Velutha was finally hunted down and brutally killed in public. According to the elders in the house, the price they had to pay was nothing compared to the enormity of their sin. To this, the author responds:
"The cost of living climbed to unaffordable heights, though later Baby Kochamma would say it was a Small Price to Pay. Was it? Two lives. Two children's childhoods. And a history lesson for future offenders." (p. 318)
The novel thus demonstrates that caste operated not merely as prejudice but as enforcement machinery, backed by family honor, police authority, and social law. The family's reputation and caste purity were worth more than two human lives.

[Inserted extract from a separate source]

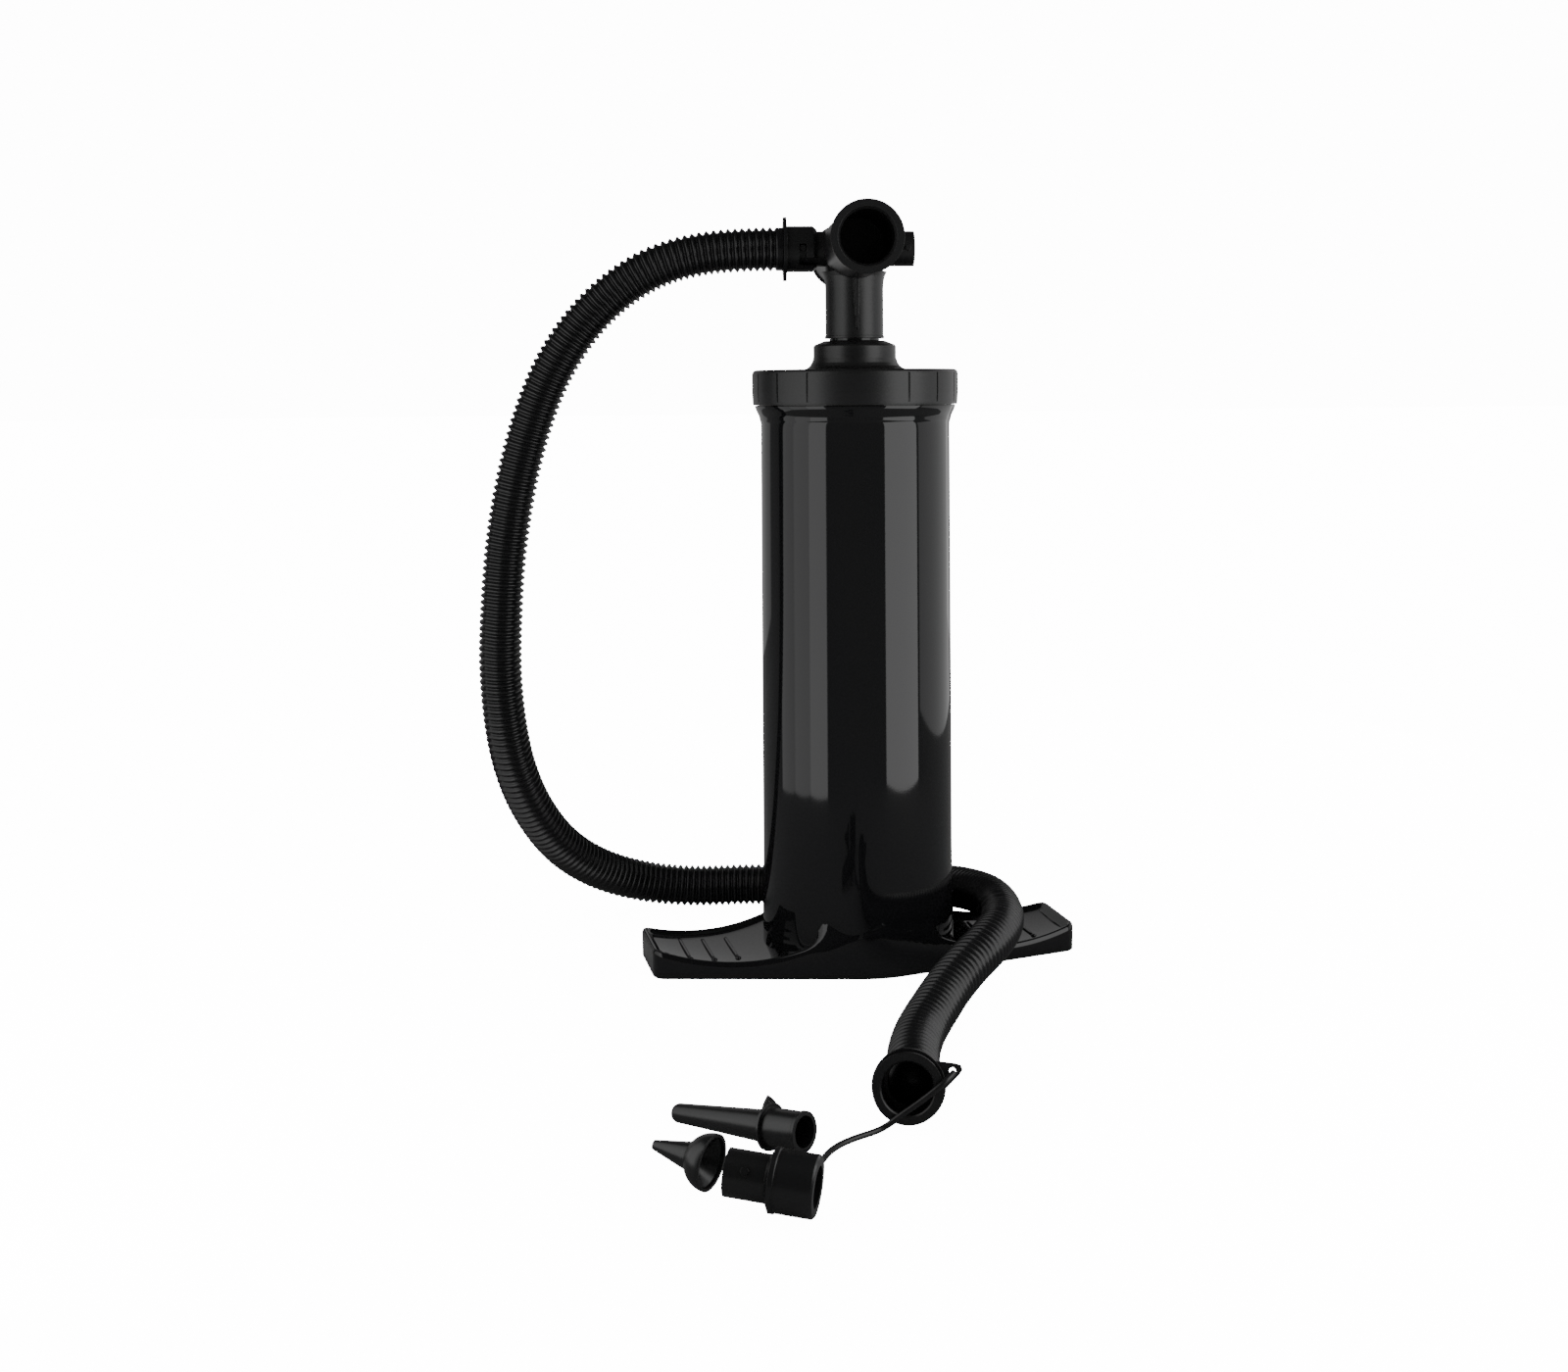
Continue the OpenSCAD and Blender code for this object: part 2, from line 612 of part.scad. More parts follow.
module dome_nozzle() {
    color(satin_black) translate(dome_at) rotate([0, 0, dome_yaw]) rotate([0, -dome_tilt, 0])
        along_x() difference() {
            union() {
                intersection() {
                    sphere(r = dome_r);
                    cylinder(r = dome_r + 1, h = 20);
                }
                translate([0, 0, dome_r - 3]) cylinder(r1 = 7, r2 = 2.3, h = tip_len);
            }
            translate([0, 0, -1]) cylinder(r = dome_r - 1.6, h = 3);
            translate([0, 0, 1.9]) cylinder(r1 = dome_r - 1.6, r2 = 6, h = 8);
            translate([0, 0, -2]) cylinder(r = 1.2, h = 60);
        }
}

module cone_nozzle() {
    base_z = cone_socket_len + 1.5;
    color(satin_black) translate(cone_at) rotate([0, 0, cone_yaw]) rotate([0, cone_tilt, 0])
        along_x() difference() {
            union() {
                rotate_extrude() polygon([[0, 0], [cone_socket_r + 0.5, 0], [cone_socket_r + 0.5, 1.6],
                    [cone_socket_r, 2], [cone_socket_r, cone_socket_len],
                    [cone_flange_r, cone_socket_len], [cone_flange_r, base_z], [8, base_z],
                    [4.8, base_z + cone_len], [4, base_z + cone_len + 1.8],
                    [2.4, base_z + cone_len + 2.8], [0, base_z + cone_len + 2.8]]);
                // pointed ear for the tether
                translate([0, 0, cone_socket_len + 0.1]) linear_extrude(1.3) polygon([
                    [-3, -11], [-12.5, -3.5], [-15.5, 0], [-12.5, 3.5], [-3, 11]]);
            }
            translate([0, 0, -1]) cylinder(r = cone_socket_r - 1.8, h = cone_socket_len);
            translate([0, 0, -1]) cylinder(r = 1.7, h = 120);
            translate([-12.6, 0, cone_socket_len - 1]) cylinder(r = 0.8, h = 5, $fn = 40);
        }
}

barrel_body();
base_cover();
base_screws();
collar_cap();
top_cover();
cover_gasket();
rod_bush();
rod_wiper();
handle();
handle_screws();
rod_tube();
air_tube();
piston_upper();
piston_lower();
piston_screws();
piston_seal();
inlet_valve_lower();
outlet_valve_lower();
inlet_valve_upper();
outlet_valve_upper();
pump_hose_cuff();
hose();
end_hose_cuff();
tether();
wide_adapter();
dome_nozzle();
cone_nozzle();
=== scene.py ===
import math

import bmesh
import bpy
import numpy as np
from mathutils import Matrix, Quaternion, Vector


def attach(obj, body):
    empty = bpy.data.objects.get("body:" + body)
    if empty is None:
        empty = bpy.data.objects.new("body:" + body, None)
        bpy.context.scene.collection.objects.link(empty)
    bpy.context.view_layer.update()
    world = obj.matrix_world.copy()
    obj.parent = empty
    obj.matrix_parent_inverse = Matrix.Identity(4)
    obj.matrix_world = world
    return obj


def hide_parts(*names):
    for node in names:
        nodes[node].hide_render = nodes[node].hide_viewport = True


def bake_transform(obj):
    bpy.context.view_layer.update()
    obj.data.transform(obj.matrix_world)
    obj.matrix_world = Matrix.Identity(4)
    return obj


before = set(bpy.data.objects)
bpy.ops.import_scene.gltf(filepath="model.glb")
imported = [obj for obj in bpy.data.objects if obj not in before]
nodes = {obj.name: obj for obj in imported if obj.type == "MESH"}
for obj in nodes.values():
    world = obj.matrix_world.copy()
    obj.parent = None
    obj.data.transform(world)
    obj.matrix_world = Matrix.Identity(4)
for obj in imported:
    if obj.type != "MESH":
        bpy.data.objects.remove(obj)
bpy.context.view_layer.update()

# ---------------------------------------------------------------- camera
camera_data = bpy.data.cameras.new("camera")
camera_data.lens = 45.86
camera_data.sensor_width = 36
camera_data.shift_y = -0.122
camera_data.clip_start = 0.05
camera = bpy.data.objects.new("camera", camera_data)
bpy.context.scene.collection.objects.link(camera)
bpy.context.scene.camera = camera
camera.location = (-0.3158, -1.2619, 0.3705)
look = Vector((0.2076, 0.9768, -0.0523))
camera.rotation_mode = "QUATERNION"
camera.rotation_quaternion = look.to_track_quat("-Z", "Y") @ Quaternion((0, 0, 1), math.radians(-0.45))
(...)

Thus caste triumphed over love. For Ammu, nothing was more important than her feelings for Velutha, but the power of their love could not make the caste difference disappear. Velutha was killed for having the courage to fall in love with a woman from a higher caste, while Ammu died tragically because she could not imagine a life without Velutha and without love. The God of Small Things shows that individual emotion, however genuine and powerful, cannot overcome deeply entrenched systems of social division when those systems are enforced by law, family, and community violence. The tragedy of Ammu and Velutha is not that their love was weak, but that the caste system was stronger.
Roy, Arundhati. The God of Small Things. Harper Perennial, 1998.